The event began with a gathering at a small church in Green Bay the evening before the pilgrimage. This consisted in an introduction from Father Pietro as well as singing and readings of passages from Father Giussani (masks were worn and social distancing was practiced). Our walk the next day consisted in silence, praying rosaries, a few songs, and confession in the back of the line. More than once during the walk I asked myself why we were walking at all. This wasn’t a very physically beautiful place, and it’s not like it was a long or strenuous journey in which my tiredness and sweat served as a reminder of my destination. So, what was the point of walking? Why were we all doing any of this?


The night before, Father Pietro had made the point that our very presence at this short pilgrimage meant that we have a desire to be loved and to be forgiven, and nothing is more interesting and worth our desire than to take our relationship with God more seriously. Before coming to Wisconsin at all, I knew we would be going on a short walk, and I knew it wouldn’t be physically attractive. But I still showed up. We all did. This event wasn’t beautiful because it was like the usual pilgrimage, it was beautiful because it was unlike the usual pilgrimage and we showed up anyway. For me, this served as a true testament to our desire to stay together, be loved, and forgiven.

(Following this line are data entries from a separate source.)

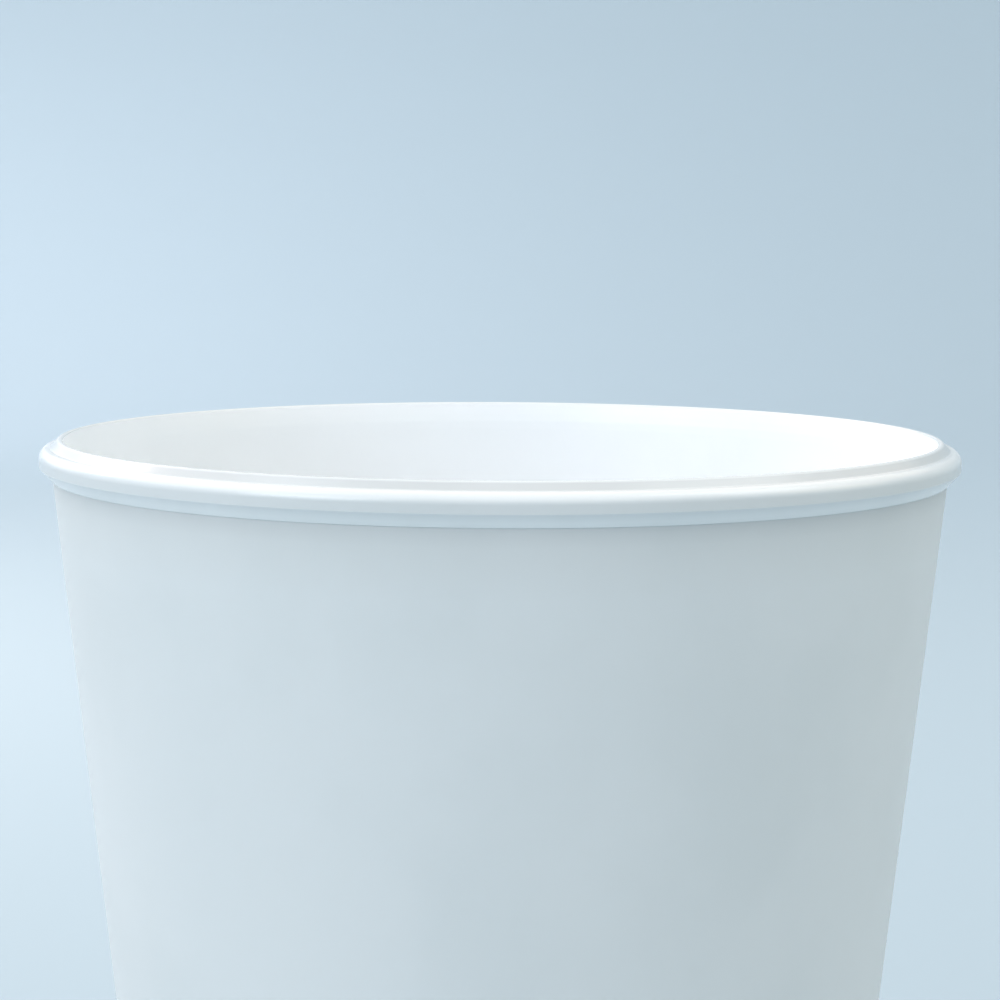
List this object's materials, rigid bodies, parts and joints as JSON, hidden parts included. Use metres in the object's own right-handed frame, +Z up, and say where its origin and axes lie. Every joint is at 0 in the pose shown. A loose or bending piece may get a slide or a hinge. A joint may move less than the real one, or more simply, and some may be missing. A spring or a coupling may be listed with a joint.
{
  "type": "plastic coffee cup",
  "caption": "Tapered white plastic coffee cup with a beaded rim for a snap lid, a raised drinking lip and a recessed base with a foot ring.",
  "frame": {"origin": "on the cup's axis, at the plane of the table that the foot ring stands on", "axes": "+Z up along the cup's axis, towards the rim; +X through the middle of one stacking rib"},
  "size_m": [0.09, 0.09, 0.137],
  "materials": {
    "white_plastic": "fine matte moulded wall with a smooth glossier rim"
  },
  "bodies": {
    "root": {"cup": "white_plastic"}
  },
  "joints": []
}
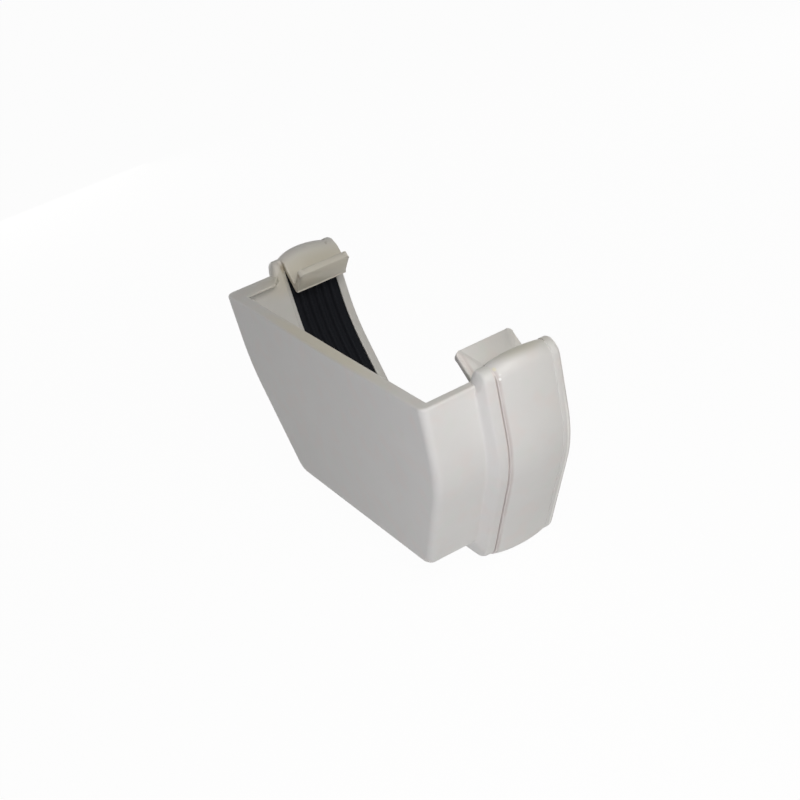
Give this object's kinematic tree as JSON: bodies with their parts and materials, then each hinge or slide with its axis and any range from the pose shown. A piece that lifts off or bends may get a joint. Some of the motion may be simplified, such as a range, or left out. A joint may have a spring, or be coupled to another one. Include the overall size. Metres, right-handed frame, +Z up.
{
  "type": "gutter end cap",
  "caption": "White plastic stop end for a faceted roof gutter: flat end plate, short trough and a collar with a black rubber seal and snap clips.",
  "frame": {"origin": "middle of the gutter's cut end when it is pushed home: mid width, in the plane of the stop face, level with the top of the channel walls", "axes": "+X across the gutter, +Y along the gutter away from the end plate, +Z up"},
  "size_m": [0.125, 0.0365, 0.0652],
  "materials": {
    "white_pvc": "satin moulded uPVC",
    "black_rubber": "matt ribbed EPDM"
  },
  "bodies": {
    "root": {"stop_end_body": "white_pvc", "rubber_seal": "black_rubber"}
  },
  "joints": []
}
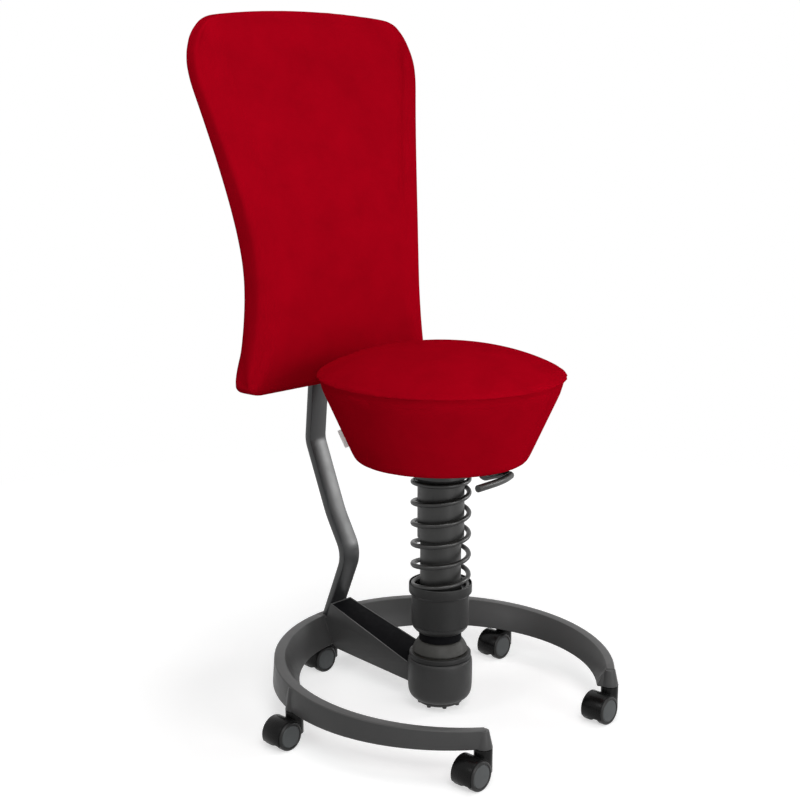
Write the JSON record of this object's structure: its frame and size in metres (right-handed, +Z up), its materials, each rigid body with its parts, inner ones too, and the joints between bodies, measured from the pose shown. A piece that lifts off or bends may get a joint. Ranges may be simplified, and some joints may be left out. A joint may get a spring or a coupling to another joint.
{
  "type": "balance stool with backrest",
  "caption": "Padded stool on a sprung, swaying column over an open castor ring, with a gas-lift height lever and a tall padded backrest on a curved bar.",
  "frame": {"origin": "on the floor under the column axis, at rest with the lift fully raised and nobody seated", "axes": "+Z up, the sitter faces -Y, the ring opens towards -Y, the backrest stands at +Y and the sitter's right is -X"},
  "size_m": [0.6365, 0.622, 1.214],
  "materials": {
    "cast_frame": "satin",
    "bar_paint": "satin",
    "cover_plastic": "matte",
    "housing_plastic": "satin",
    "fixing_steel": "brushed",
    "shell_plastic": "matte",
    "cover_fabric": "woven cloth",
    "joint_rubber": "matte",
    "column_paint": "satin",
    "spring_paint": "satin",
    "cup_plastic": "satin",
    "bush_plastic": "matte",
    "lift_steel": "polished",
    "board_wood": "raw plywood",
    "lever_paint": "satin",
    "tag_cloth": "woven cloth",
    "hood_plastic": "gloss",
    "axle_steel": "brushed",
    "wheel_plastic": "satin"
  },
  "bodies": {
    "base": {"ring_left": "cast_frame", "ring_right": "cast_frame", "support_arm": "cast_frame", "arm_cover": "cover_plastic", "housing": "housing_plastic", "retaining_ring": "housing_plastic", "pivot_post": "fixing_steel", "base_cap": "cover_plastic", "cap_screws": "fixing_steel", "castor_sockets": "fixing_steel", "back_bar": "bar_paint", "back_bracket": "bar_paint", "bracket_bolts": "fixing_steel", "back_shell": "shell_plastic", "back_pad": "cover_fabric"},
    "sway_cross": {"rubber_core": "joint_rubber"},
    "column": {"strut_foot": "column_paint", "sway_dome": "joint_rubber", "lower_tube": "column_paint"},
    "spring_foot": {"thrust_ring": "fixing_steel", "coil_spring": "spring_paint"},
    "cup": {"tension_cup": "cup_plastic"},
    "upper": {"upper_tube": "column_paint", "sleeve_bush": "bush_plastic", "spring_flange": "column_paint", "gas_cylinder": "lift_steel", "lift_bush": "bush_plastic"},
    "lift": {"lift_rod": "lift_steel"},
    "button": {"valve_button": "lift_steel"},
    "seat": {"seat_plate": "fixing_steel", "seat_board": "board_wood", "seat_shell": "shell_plastic", "seat_skirt": "cover_fabric", "seat_cushion": "cover_fabric", "plate_screws": "fixing_steel", "lever_pin": "fixing_steel", "seat_tag": "tag_cloth"},
    "lever": {"lever_yoke": "lever_paint", "lever_rod": "lever_paint"},
    "castor_1": {"castor_1_hood": "hood_plastic", "castor_1_axle": "axle_steel"},
    "castor_1_front": {"castor_1_wheel_front": "wheel_plastic"},
    "castor_1_back": {"castor_1_wheel_back": "wheel_plastic"},
    "castor_2": {"castor_2_hood": "hood_plastic", "castor_2_axle": "axle_steel"},
    "castor_2_front": {"castor_2_wheel_front": "wheel_plastic"},
    "castor_2_back": {"castor_2_wheel_back": "wheel_plastic"},
    "castor_3": {"castor_3_hood": "hood_plastic", "castor_3_axle": "axle_steel"},
    "castor_3_front": {"castor_3_wheel_front": "wheel_plastic"},
    "castor_3_back": {"castor_3_wheel_back": "wheel_plastic"},
    "castor_4": {"castor_4_hood": "hood_plastic", "castor_4_axle": "axle_steel"},
    "castor_4_front": {"castor_4_wheel_front": "wheel_plastic"},
    "castor_4_back": {"castor_4_wheel_back": "wheel_plastic"},
    "castor_5": {"castor_5_hood": "hood_plastic", "castor_5_axle": "axle_steel"},
    "castor_5_front": {"castor_5_wheel_front": "wheel_plastic"},
    "castor_5_back": {"castor_5_wheel_back": "wheel_plastic"}
  },
  "joints": [
    {"name": "side_sway", "type": "hinge", "parent": "base", "child": "sway_cross", "pos_m": [0, 0, 0.096], "axis": [0, 1, 0], "range_deg": [-9, 9], "stiffness_Nm_per_rad": 420},
    {"name": "fore_sway", "type": "hinge", "parent": "sway_cross", "child": "column", "pos_m": [0, 0, 0.096], "axis": [1, 0, 0], "range_deg": [-2, 9], "stiffness_Nm_per_rad": 420},
    {"name": "preload", "type": "slide", "parent": "column", "child": "spring_foot", "axis": [0, 0, 1], "range_m": [0, 0.006]},
    {"name": "cup_turn", "type": "hinge", "parent": "spring_foot", "child": "cup", "pos_m": [0, 0, 0.2], "axis": [0, 0, 1], "range_deg": [0, 360]},
    {"name": "bounce", "type": "slide", "parent": "column", "child": "upper", "axis": [0, 0, -1], "range_m": [0, 0.06], "stiffness_N_per_m": 22000, "springref_m": -0.02, "deforming": ["coil_spring"]},
    {"name": "height", "type": "slide", "parent": "upper", "child": "lift", "axis": [0, 0, 1], "range_m": [-0.12, 0]},
    {"name": "swivel", "type": "hinge", "parent": "lift", "child": "seat", "pos_m": [0, 0, 0.5], "axis": [0, 0, 1], "continuous": true},
    {"name": "lever_lift", "type": "hinge", "parent": "seat", "child": "lever", "pos_m": [0, -0.028, 0.58], "axis": [-1, 0, 0], "range_deg": [0, 4], "stiffness_Nm_per_rad": 6, "springref_deg": -14.32},
    {"name": "button_press", "type": "slide", "parent": "lift", "child": "button", "axis": [0, 0, -1], "range_m": [0, 0.002], "stiffness_N_per_m": 1500, "springref_m": -0.004},
    {"name": "castor_1_swivel", "type": "hinge", "parent": "base", "child": "castor_1", "pos_m": [0, 0.2826, 0.07], "axis": [0, 0, 1], "continuous": true},
    {"name": "castor_1_spin_front", "type": "hinge", "parent": "castor_1", "child": "castor_1_front", "pos_m": [-0.029, 0.2826, 0.025], "axis": [0, 1, 0], "continuous": true},
    {"name": "castor_1_spin_back", "type": "hinge", "parent": "castor_1", "child": "castor_1_back", "pos_m": [-0.029, 0.2826, 0.025], "axis": [0, 1, 0], "continuous": true},
    {"name": "castor_2_swivel", "type": "hinge", "parent": "base", "child": "castor_2", "pos_m": [0.27771, 0.08083, 0.07], "axis": [0, 0, 1], "continuous": true},
    {"name": "castor_2_spin_front", "type": "hinge", "parent": "castor_2", "child": "castor_2_front", "pos_m": [0.24871, 0.08083, 0.025], "axis": [0, 1, 0], "continuous": true},
    {"name": "castor_2_spin_back", "type": "hinge", "parent": "castor_2", "child": "castor_2_back", "pos_m": [0.24871, 0.08083, 0.025], "axis": [0, 1, 0], "continuous": true},
    {"name": "castor_3_swivel", "type": "hinge", "parent": "base", "child": "castor_3", "pos_m": [0.17163, -0.24563, 0.07], "axis": [0, 0, 1], "continuous": true},
    {"name": "castor_3_spin_front", "type": "hinge", "parent": "castor_3", "child": "castor_3_front", "pos_m": [0.14263, -0.24563, 0.025], "axis": [0, 1, 0], "continuous": true},
    {"name": "castor_3_spin_back", "type": "hinge", "parent": "castor_3", "child": "castor_3_back", "pos_m": [0.14263, -0.24563, 0.025], "axis": [0, 1, 0], "continuous": true},
    {"name": "castor_4_swivel", "type": "hinge", "parent": "base", "child": "castor_4", "pos_m": [-0.17163, -0.24563, 0.07], "axis": [0, 0, 1], "continuous": true},
    {"name": "castor_4_spin_front", "type": "hinge", "parent": "castor_4", "child": "castor_4_front", "pos_m": [-0.20063, -0.24563, 0.025], "axis": [0, 1, 0], "continuous": true},
    {"name": "castor_4_spin_back", "type": "hinge", "parent": "castor_4", "child": "castor_4_back", "pos_m": [-0.20063, -0.24563, 0.025], "axis": [0, 1, 0], "continuous": true},
    {"name": "castor_5_swivel", "type": "hinge", "parent": "base", "child": "castor_5", "pos_m": [-0.27771, 0.08083, 0.07], "axis": [0, 0, 1], "continuous": true},
    {"name": "castor_5_spin_front", "type": "hinge", "parent": "castor_5", "child": "castor_5_front", "pos_m": [-0.30671, 0.08083, 0.025], "axis": [0, 1, 0], "continuous": true},
    {"name": "castor_5_spin_back", "type": "hinge", "parent": "castor_5", "child": "castor_5_back", "pos_m": [-0.30671, 0.08083, 0.025], "axis": [0, 1, 0], "continuous": true}
  ],
  "couplings": [
    {"joint": "preload", "follows": "cup_turn", "m_per_rad": 0.000954},
    {"joint": "button_press", "follows": "lever_lift", "m_per_rad": 0.028}
  ]
}
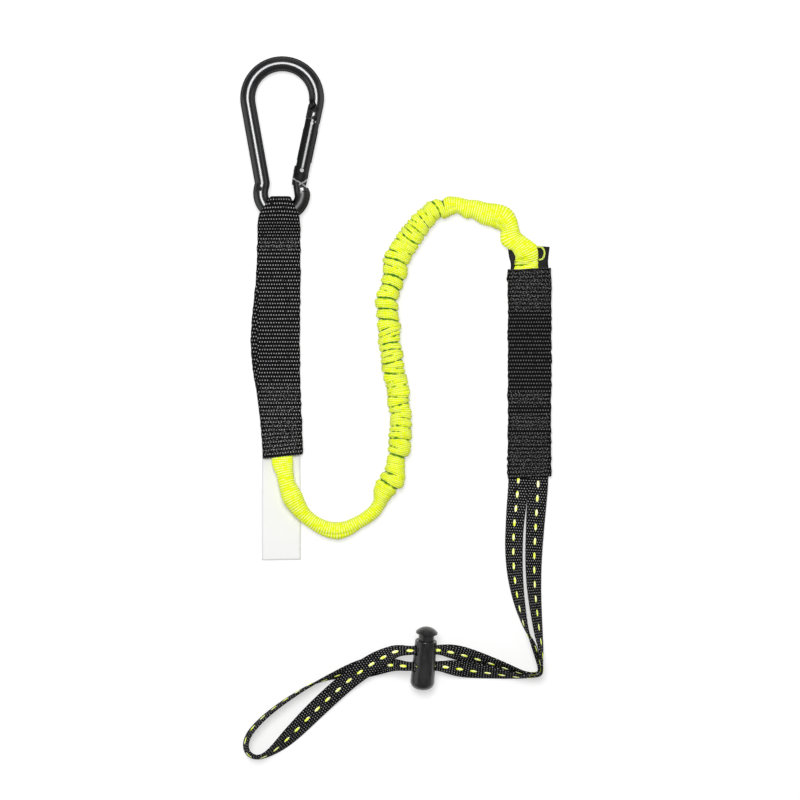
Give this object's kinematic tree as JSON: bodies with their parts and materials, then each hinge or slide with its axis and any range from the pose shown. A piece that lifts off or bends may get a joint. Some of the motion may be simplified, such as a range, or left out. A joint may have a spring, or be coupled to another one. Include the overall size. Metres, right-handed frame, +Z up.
{
  "type": "shock absorbing tool lanyard",
  "caption": "Elastic tool lanyard with a spring-gate carabiner, sewn webbing handles, a gathered bungee and a choke loop closed by a cord lock.",
  "frame": {"origin": "middle of the footprint of the carabiner, handles and cord lock, on the surface that the lanyard lies on", "axes": "+Y along the handles towards the carabiner, +X from the anchor handle to the tool handle, +Z up from the surface"},
  "size_m": [0.1863, 0.4212, 0.0213],
  "materials": {
    "black_webbing": "woven polyester webbing",
    "smooth_tape": "smooth coated tape",
    "black_thread": "bonded sewing thread",
    "white_satin": "satin ribbon",
    "bright_sleeve": "woven tubular sleeve, yellow-green",
    "elastic": "elastic cord",
    "bright_thread": "thick thread, yellow-green",
    "loop_webbing": "narrow webbing with bright tracer",
    "anodised_black": "satin black anodised",
    "bare_steel": "bright steel",
    "lock_plastic": "moulded matte plastic"
  },
  "bodies": {
    "lanyard": {"anchor_strap": "black_webbing", "anchor_tack_stitches": "black_thread", "anchor_middle_stitches": "black_thread", "anchor_end_stitches": "black_thread", "blank_tag": "white_satin", "bungee_sleeve": "bright_sleeve", "bungee_core": "elastic", "bungee_anchor_end": "bright_sleeve", "bungee_tool_end": "bright_sleeve", "tool_strap_back": "black_webbing", "tool_strap_front": "black_webbing", "back_tab": "smooth_tape", "thread_loop": "bright_thread", "tool_upper_stitches": "black_thread", "tool_middle_stitches": "black_thread", "tool_lower_stitches": "black_thread", "loop_strap": "loop_webbing"},
    "carabiner": {"carabiner_body": "anodised_black", "anchor_fold": "black_webbing"},
    "gate": {"carabiner_gate": "anodised_black", "gate_pivot_pin": "anodised_black", "gate_latch_pin": "bare_steel", "gate_spring": "bare_steel"},
    "spring_plunger": {"gate_plunger": "bare_steel"},
    "cord_lock": {"lock_barrel": "lock_plastic", "lock_spring": "bare_steel"},
    "lock_button": {"lock_plunger": "lock_plastic"}
  },
  "joints": [
    {"name": "carabiner_swing", "type": "hinge", "parent": "lanyard", "child": "carabiner", "pos_m": [-0.0679, 0.08, 0.0015], "axis": [1, 0, 0], "range_deg": [-60, 90], "deforming": ["anchor_fold"]},
    {"name": "gate_hinge", "type": "hinge", "parent": "carabiner", "child": "gate", "pos_m": [-0.0559, 0.1204, 0.0058], "axis": [0, 0.0194, 0.9998], "range_deg": [0, 30], "stiffness_Nm_per_rad": 0.15, "springref_deg": -17.19},
    {"name": "plunger_slide", "type": "slide", "parent": "gate", "child": "spring_plunger", "axis": [0.2056, 0.9784, -0.019], "range_m": [0, 0.00121], "deforming": ["gate_spring"]},
    {"name": "lock_slide", "type": "slide", "parent": "lanyard", "child": "cord_lock", "axis": [0.9962, -0.0872, 0], "range_m": [-0.014, 0.012], "deforming": ["loop_strap"]},
    {"name": "lock_press", "type": "slide", "parent": "cord_lock", "child": "lock_button", "axis": [-0.0853, -0.9744, -0.2079], "range_m": [0, 0.0028], "stiffness_N_per_m": 1500, "springref_m": -0.002, "deforming": ["lock_spring"]}
  ],
  "couplings": [
    {"joint": "plunger_slide", "follows": "gate_hinge", "m_per_rad": 0.002292}
  ]
}
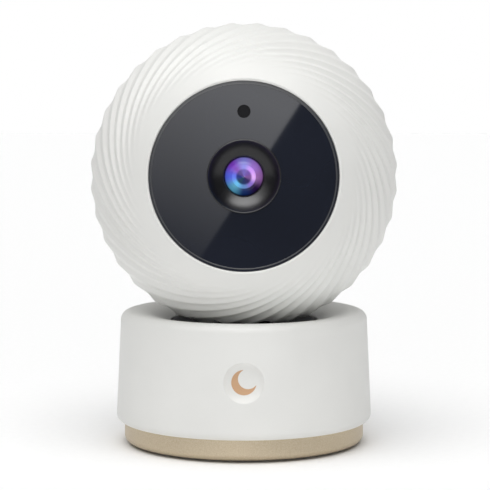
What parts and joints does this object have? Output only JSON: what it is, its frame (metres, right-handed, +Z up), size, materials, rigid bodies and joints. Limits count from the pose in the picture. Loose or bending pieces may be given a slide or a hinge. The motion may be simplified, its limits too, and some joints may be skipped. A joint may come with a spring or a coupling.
{
  "type": "baby monitor camera",
  "caption": "Ball-shaped pan and tilt baby camera with spiral fluted white shells, a glossy black face and a dished round base with a champagne foot ring.",
  "frame": {"origin": "on the pan axis, at the table surface that the rubber feet rest on", "axes": "+Z up along the pan axis, the lens looks along -Y at rest, +X to the right of someone who faces the lens"},
  "size_m": [0.0818, 0.0751, 0.1122],
  "materials": {
    "white_shell": "satin moulded ABS, very fine texture",
    "champagne_trim": "champagne metallic paint, fine grain, satin",
    "badge_inlay": "warm metallic inlay, satin",
    "rubber_foot": "soft matt rubber",
    "black_gloss": "polished infrared-passing acrylic, mirror smooth",
    "bezel_grey": "painted plastic ring, semi-gloss",
    "hood_black": "moulded black plastic, satin",
    "black_matte": "moulded black plastic, matt",
    "frame_plastic": "glass-filled nylon, dark grey, matt",
    "acetal": "natural acetal, smooth",
    "steel": "zinc-plated steel",
    "motor_can": "drawn and plated steel can",
    "lens_glass": "coated optical glass, polished",
    "filter_glass": "coated infrared filter glass",
    "pcb_green": "solder-masked circuit board",
    "chip_black": "moulded chip package",
    "led_lens": "clear epoxy over a pale chip",
    "window_dark": "smoked acrylic window",
    "antenna_copper": "copper on flexible film",
    "wire_black": "insulated wire",
    "button_white": "moulded plastic key"
  },
  "bodies": {
    "base": {"base_shell": "white_shell", "base_trim": "champagne_trim", "badge_mark": "badge_inlay", "bottom_cover": "white_shell", "rubber_feet": "rubber_foot", "base_screws": "steel", "pan_chassis": "frame_plastic", "chassis_screws": "steel", "thrust_washer": "acetal", "pan_motor": "motor_can", "pan_motor_screws": "steel", "base_board": "pcb_green", "base_board_screws": "steel", "power_socket": "steel", "tact_switch": "chip_black", "speaker": "black_matte", "microphone": "steel", "wifi_antenna": "antenna_copper"},
    "pan": {"turntable": "white_shell", "pan_gear": "acetal", "pan_gear_screws": "steel", "pan_clip": "steel", "yoke": "frame_plastic", "yoke_screws": "steel", "tilt_pins": "steel", "tilt_motor": "motor_can", "tilt_motor_screws": "steel", "wire_loom": "wire_black"},
    "pan_drive": {"pan_shaft": "steel", "pan_pinion": "acetal"},
    "tilt_drive": {"tilt_shaft": "steel", "tilt_pinion": "acetal"},
    "pair_button": {"pair_button": "button_white"},
    "head": {"head_front_shell": "white_shell", "head_rear_shell": "white_shell", "face_bezel": "bezel_grey", "face_panel": "black_gloss", "lens_hood": "hood_black", "front_lens": "lens_glass", "rear_lens": "lens_glass", "lens_barrel": "black_matte", "lens_holder": "black_matte", "ir_filter": "filter_glass", "image_sensor": "chip_black", "camera_board": "pcb_green", "camera_board_screws": "steel", "ir_board": "pcb_green", "ir_leds": "led_lens", "light_sensor": "chip_black", "sensor_window": "window_dark", "head_chassis": "frame_plastic", "head_chassis_screws": "steel", "tilt_gear": "acetal", "tilt_gear_screws": "steel"}
  },
  "joints": [
    {"name": "pan_turn", "type": "hinge", "parent": "base", "child": "pan", "pos_m": [0, 0, 0.0713], "axis": [0, 0, 1], "range_deg": [-175, 175]},
    {"name": "head_tilt", "type": "hinge", "parent": "pan", "child": "head", "pos_m": [0, 0, 0.0713], "axis": [-1, 0, 0], "range_deg": [-15, 57]},
    {"name": "pan_pinion_spin", "type": "hinge", "parent": "base", "child": "pan_drive", "pos_m": [0, -0.0156, 0.0245], "axis": [0, 0, 1], "range_deg": [-584, 584]},
    {"name": "tilt_pinion_spin", "type": "hinge", "parent": "pan", "child": "tilt_drive", "pos_m": [0.0172, 0.01474, 0.06098], "axis": [-1, 0, 0], "range_deg": [-229, 61]},
    {"name": "pair_button_press", "type": "slide", "parent": "base", "child": "pair_button", "axis": [-0.4695, -0.8829, 0], "range_m": [0, 0.0006], "stiffness_N_per_m": 400}
  ],
  "couplings": [
    {"joint": "pan_pinion_spin", "follows": "pan_turn", "ratio": -3.3333},
    {"joint": "tilt_pinion_spin", "follows": "head_tilt", "ratio": -4}
  ]
}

When we got to the site of the shrine, we spent some more time in prayer before the solemn mass that would be taking place. I’m not sure what I was expecting to see when I first got there, but I think “The National Shrine of Our Lady of Good Help” brought a very physically beautiful place into my mind. And while it certainly wasn’t unpleasant, the site wasn’t quite what I expected. There were massive tents set up outside the church and an unpleasant smell from the surrounding farms. After visiting the shrine itself and having Mass, a friend of mine commented on the site, saying how beautiful it is that of all the places in the world that Mary could appear, one of them is now middle-of-nowhere Wisconsin—it’s not like she chose where to appear based upon which place would look (or smell) the best in 160 years, but rather she appeared to Adele simply to tell her to go and spread God’s word.


I noticed a sort of theme in the events that took place at the pilgrimage weekend. I found myself recognizing beauty not so much in the things that I saw or felt, but more in the significance of these things. We knew our walk would not be long and strenuous, but we all still arrived. The shrine was not as beautiful as I had imagined, but that’s still where Mary had appeared.


It sounds corny, but this pilgrimage really affirmed for me how God can work in mysterious ways. With how incredibly difficult this year has been and continues to be, it’s become very easy for me to separate things into categories of “good” and “bad” based on how they appear to me. But this pilgrimage helped me to remember (even in the process of writing this reflection) how not just beauty but also Christ can be found in places that may not always appear to be attractive.